# Adjusting Front Suspension to handle weight of Blade??



## rhulm1 (Oct 23, 2009)

Do I need to adjust the front suspension to handle the weight of the blade? I have a 2008 Grizzly with a 60 inch Warn Provantage staight blade. When I lift it off the ground, the front end takes about a 2 inch drop. Is this fine, or do I need to stiffen up the suspension?


----------



## bh115577 (Oct 25, 2009)

I had a 400 sportsman that would sag in the front when the plow was lifted. I added some "wedges" to the front springs and it worked great after that. Fairly cheap as well if I remember correctly.


----------



## phdfishhead (Nov 18, 2009)

*face lift*

Just bought leftover 2008 Polaris sportsman 800 HO with 60 inch glacier II V-plow - Just put in heavy duty front springs. Stiffened it up nicely for plowing, but not too much for other uses. Would encourage others to do it also. Reduces fatigue and stress on strut, steering components, and drive train.


----------



## shtuk (Sep 7, 2008)

kimpex makes rubber spring spacers. They work great. I put them in the front early last season, and then added them to the rear for more aggressive handling on the trails for summer. They definitely reduce the amount of shock sag under load.


----------



## HotRod55 (Nov 1, 2009)

I have a 2007 Grizzly 700 with a 60" cycle country and when i got it I had to crank up or adjust the tensoners on the shocks that stiffen up the springs in the front.
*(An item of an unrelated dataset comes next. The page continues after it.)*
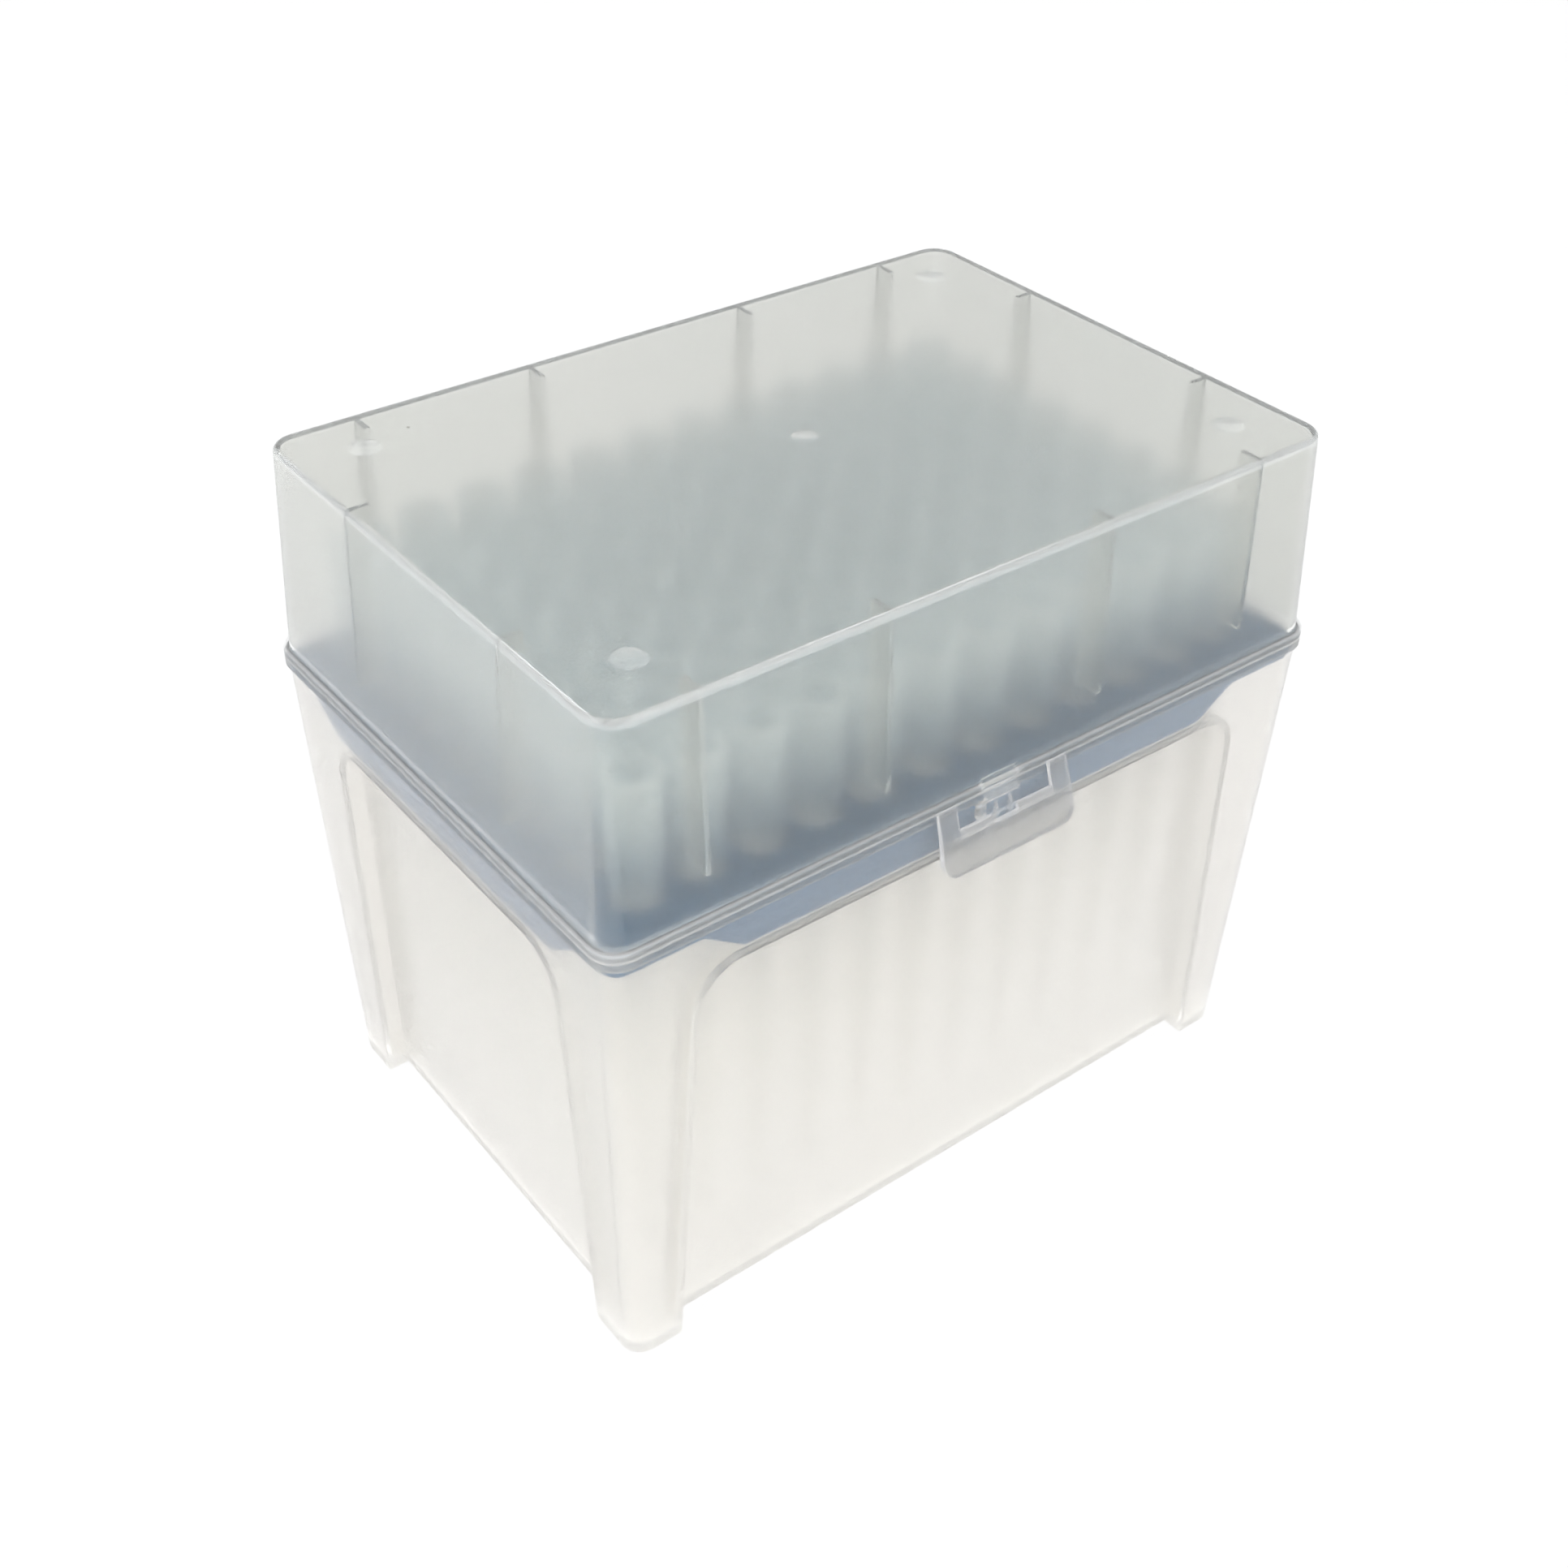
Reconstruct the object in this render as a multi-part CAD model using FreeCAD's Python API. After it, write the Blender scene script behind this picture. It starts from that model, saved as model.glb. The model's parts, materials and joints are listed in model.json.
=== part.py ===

They are on the shock at the bottom of the spring. Some advice, before you try and turn them jack up that corner of the wheeler to take some tension off that spring.


----------



## S-205 (Feb 27, 2009)

You can and probably should crank them up for the weight, it couldn't hurt. I did it to handle the weight of the mud I ride in and for added clearance. It rides a little rougher but for plowing its not noticable. Thats my 2 cents.


----------